O exército de reserva para que as relações assalariadas no Brasil e no Cone Sul da América do Sul fossem movimentadas advinha das populações mestiças indígenas e mulatas. Depois disso, no final do século XIX, chegam os imigrantes europeus que estavam desempregados nos países de capitalismo originário.

Tanto a Guerra do Paraguai como o sistema colonial que o antecederam em toda América do Sul foram uma das bases da acumulação primitiva. O capitalismo não se coaduna com nacionalismo, já que é um sistema global de produção. Lógico que a navegação teve um papel contumaz para estabelecer a divisão internacional do trabalho. A expansão das atividades econômicas na América do Sul sempre esteve ligada à Europa, fornecendo ouro que seria a base do sistema financeiro de lastro da Revolução Industrial, assim como víveres e leguminosas que alimentariam a massa proletária europeia.

Guaranis e escravos africanos foram sepultados para que as burguesias comerciais pudessem se aliar aos interesses do grande capital inglês.

Prova disso, é que após o fim da Guerra do Paraguai, o Império do Brasil, então escravocrata, caiu e chegou a República com pressão para que todos os brasileiros fossem assalariados.

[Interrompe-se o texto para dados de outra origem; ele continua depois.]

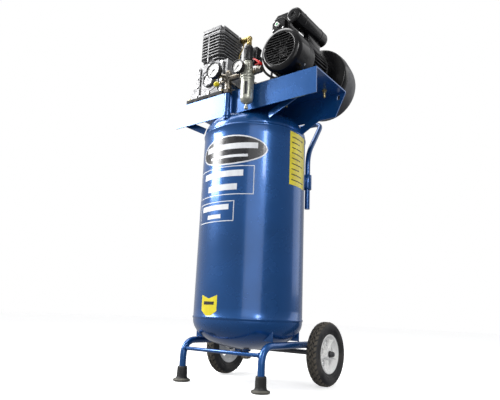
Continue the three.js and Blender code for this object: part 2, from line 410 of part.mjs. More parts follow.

Nos primeiros cinco anos da República brasileira, no século XX, a Ferrovia Noroeste do Brasil, entre Bauru/SP e Santa Cruz de La Sierra, na Bolívia, colocou, assim como as rodovias, posteriormente, um fim da dependência do Brasil em relação ao Estuário do Rio da Prata. Fez os 500 mil mortos na Guerra Grande serem esquecidos pelas gerações atuais, que hoje já conhecem o transporte aéreo dos jatos.